Kuwait orders tight security after parliament stormed
KUWAIT (Reuters) - Kuwait's emir ordered security forces on Thursday to "take all measures" to maintain public order after protesters stormed parliament demanding the resignation of the prime minister over alleged corruption.
An opposition lawmaker, who took part in the invasion of parliament on Wednesday night, threatened more protests if the government and the assembly were not dissolved.
"His Highness (the emir) ordered the Interior Ministry and the National Guard to take all measures and preparations needed to confront all that affects the security of the country and the requirements for maintaining public order," the state's KUNA news agency said.
It was quoting a government spokesman after an emergency cabinet meeting chaired by Sheikh Sabah al-Ahmad al-Sabah, the emir or ruler of Kuwait.
Kuwait, a key regional U.S. ally and one of the world's main oil exporters, has largely escaped the so-called Arab Spring unrest that ended in the overthrow of the presidents of Tunisia, Egypt and Libya.
Witnesses said the storming of parliament was the most serious protest to affect this Gulf Arab country in recent months.
Footage showed protesters, including some opposition lawmakers, pushing security aside as they forced open the doors of the assembly. White head dresses worn by Gulf men were strewn on the floor outside the gates of the assembly.
"The people want to bring down the head (of government)," the crowds chanted, recalling the cries of thousands of Egyptian demonstrators early this year demanding Hosni Mubarak's ouster.
The state's KUNA news agency said six members of the security forces were hurt in the incident.
Forensic experts were seen lifting fingerprints from the assembly building on Thursday after some MPs demanded that those involved in the raid be prosecuted.
The protesters want the government headed by Sheikh Nasser al-Mohammad al-Sabah, an influential member of the ruling family, to be sacked. They accuse him of corruption. He denies the allegation.
Wednesday's protest came the day after the government and parliament, in an unprecedented move, voted against a request by some lawmakers to question Sheikh Nasser in the assembly.
"We are now waiting for the dissolution of government and the parliament. Until this happens, Wednesday was only the first step among many. We don't fear anything except God," said opposition lawmaker Musallam al-Barak.

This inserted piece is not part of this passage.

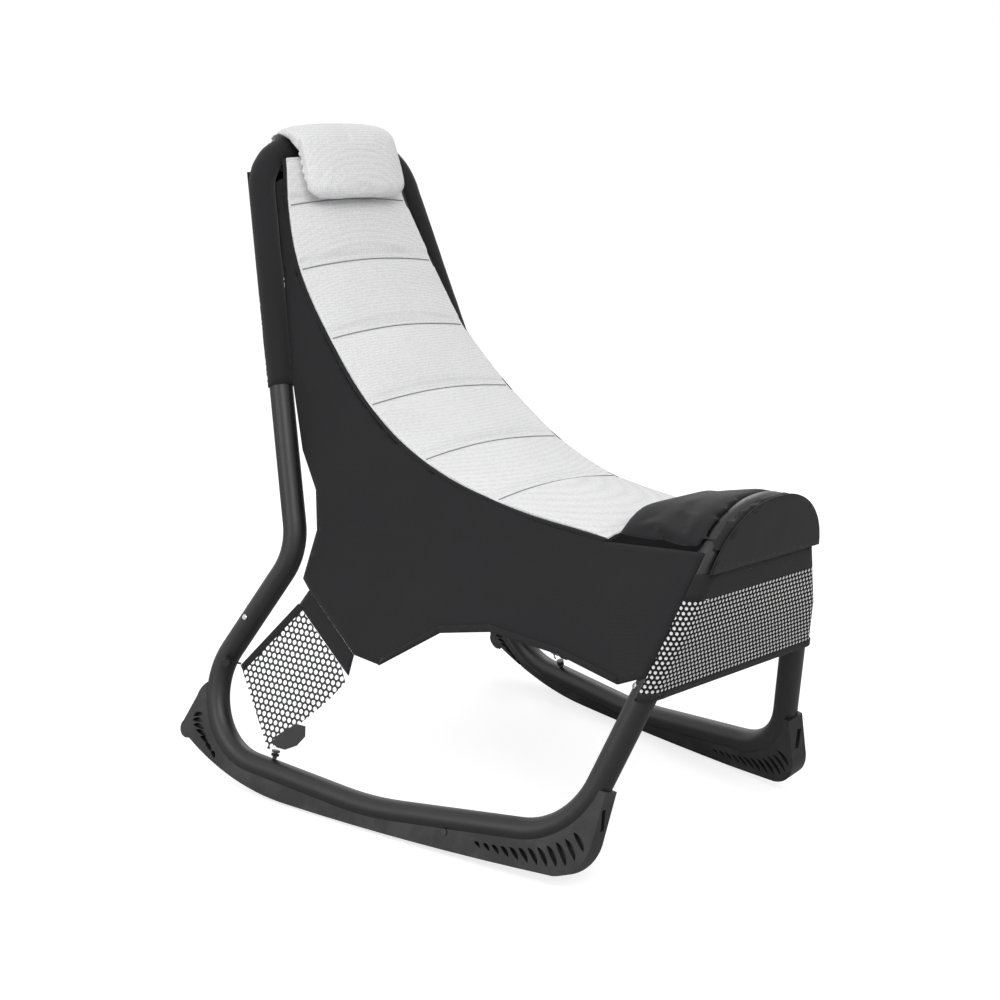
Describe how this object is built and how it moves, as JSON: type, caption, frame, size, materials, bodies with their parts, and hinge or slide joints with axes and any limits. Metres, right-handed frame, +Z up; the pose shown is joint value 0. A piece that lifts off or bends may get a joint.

"This is our assembly and the people's assembly, not the assembly of those who use it to protect their interests. When the constitution is violated, the people will take revenge."
The Gulf Arab state has endured a long political stalemate and opposition has built up against Sheikh Nasser.
Media and witnesses said on Wednesday that before the storming of parliament, special police forces had beaten some demonstrators holding a weekly vigil near the assembly.
In May, two lawmakers attempted to question Sheikh Nasser over alleged misuse of public funds, a charge he denies. The request came days after he had unveiled his seventh cabinet.
The previous cabinet quit in March to avoid parliamentary questioning of three ministers.